Zu Gunsten der Beklagten kann somit allenfalls davon ausgegangen werden, dass die Klägerin vor ihrem Fehlverhalten vom 03.07.2000 ein einziges Mal wegen eines gleichartigen Fehlverhaltens zu Recht abgemahnt worden war. Die wiederholte Verletzung der Anzeigepflicht ist zwar nicht grundsätzlich ungeeignet, einen Grund Ausspruch einer außerordentlichen Kündigung zu bilden. Aus nach § 626 Abs. 1 BGB zu berücksichtigenden Umständen des Einzelfalles sowie bei Abwägung der Interessen beider Vertragsteile ergibt sich jedoch für den vorliegenden Fall, dass die streitbefangene fristlose Kündigung nicht gerechtfertigt ist. Dies folgt insbesondere bereits daraus, dass das Fehlverhalten der Klägerin sowohl am 28.06.2000 als auch am 03.07.2000 in Ansehung aller Umstände keineswegs als besonders schwerwiegend zu bewerten ist. Die Klägerin hat nämlich am 28.06.2000 bereits um ca. 09:00 Uhr und am 03.07.2000 unmittelbar nach Beendigung ihres Arztbesuches der Beklagten ihre Arbeitsunfähigkeit angezeigt. Es liegt daher in beiden Fällen eine relativ geringfügige Verletzung der Anzeigepflicht vor.

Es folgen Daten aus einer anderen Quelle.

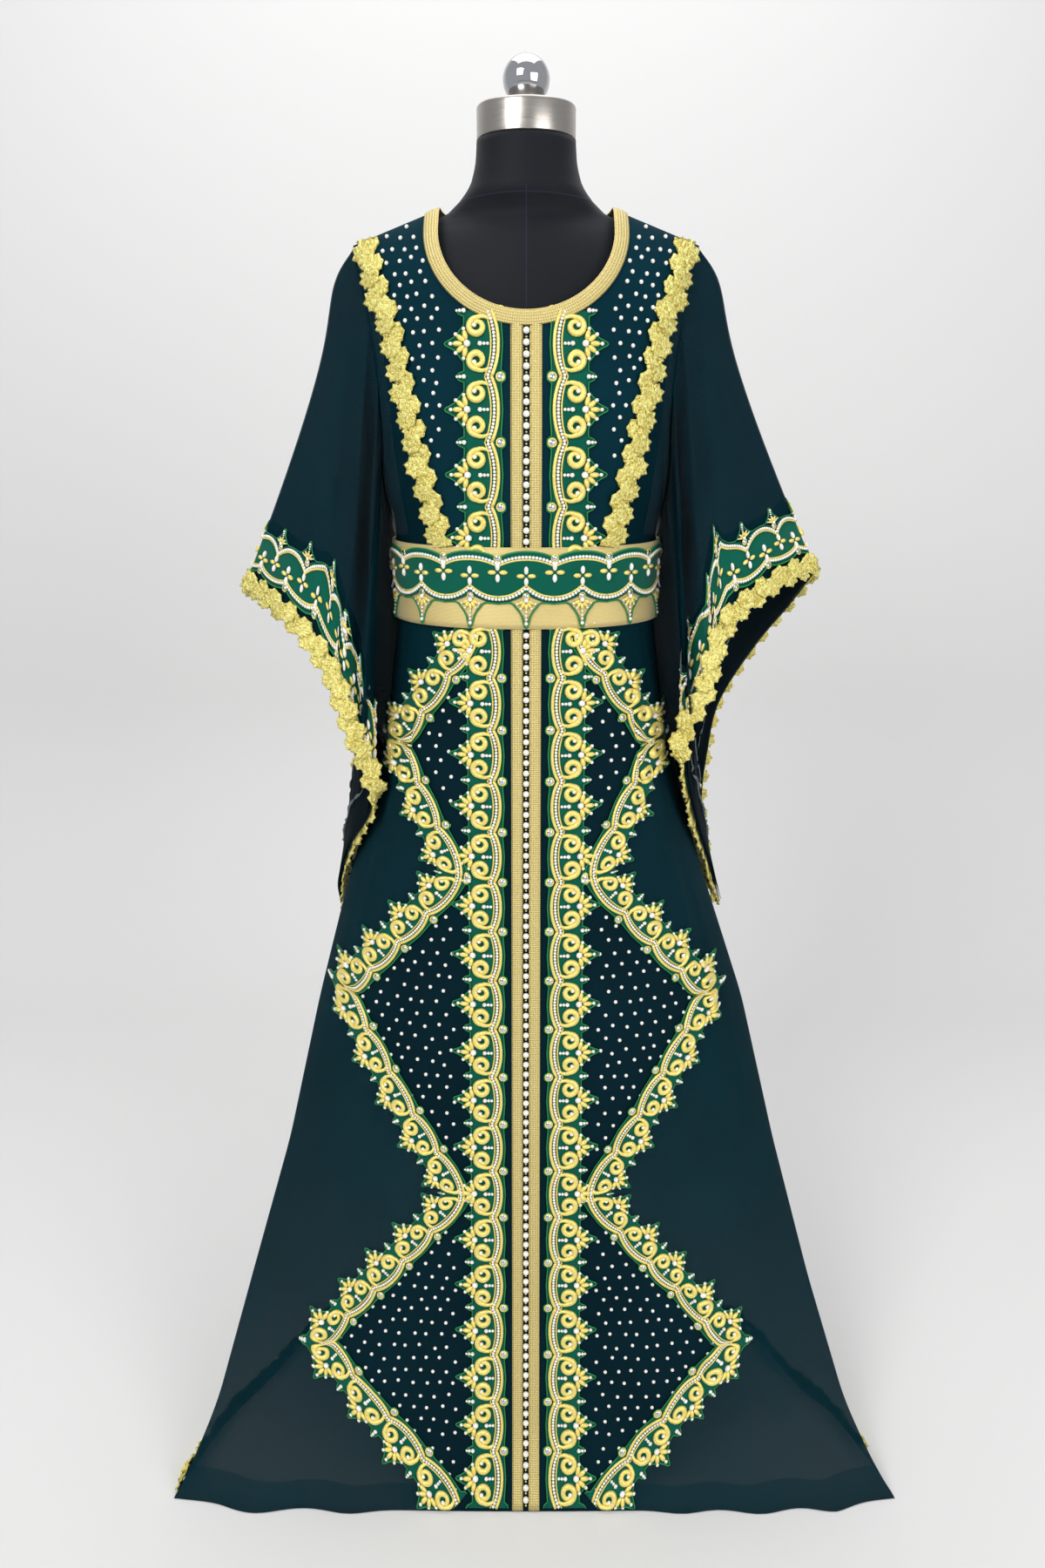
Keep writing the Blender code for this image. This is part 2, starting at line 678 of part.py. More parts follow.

In Anbetracht dessen war es der Beklagten keineswegs unzumutbar, das Arbeitsverhältnis bis zu dem bei Kündigungsausspruch bereits feststehenden Beendigungszeitpunkt (31.07.2000), einen Zeitraum von lediglich noch für vier Wochen, fortzusetzen. Entgegen der diesbezüglich von der Beklagten im Berufungsverfahren geäußerten Rechtsauffassung ist bei der Prüfung, ob ein bestimmter Sachverhalt einen wichtigen Grund i. S. v. § 626 Abs. 1 BGB darstellt, insbesondere auch die Dauer der ohne diese Kündigung verbleibenden Vertragszeit zu berücksichtigen. Dies ergibt sich bereits aus dem Wortlaut des § 626 Abs. 1 BGB und entspricht im Übrigen allgemeiner Meinung (vgl. Müller – Glöge, in: Erfurter Kommentar zum Arbeitsrecht, 2. Auflage, § 626 BGB Rd.-Nr. 74 m. w. N.).

Die Berufung der Beklagten war daher mit der sich Aus § 97 Abs. ZPO ergebenden Kostenfolge zurückzuweisen.

Für die Zulassung der Revision bestand angesichts der in § 72 Abs. 2 ArbGG genannten Kriterien keine Veranlassung.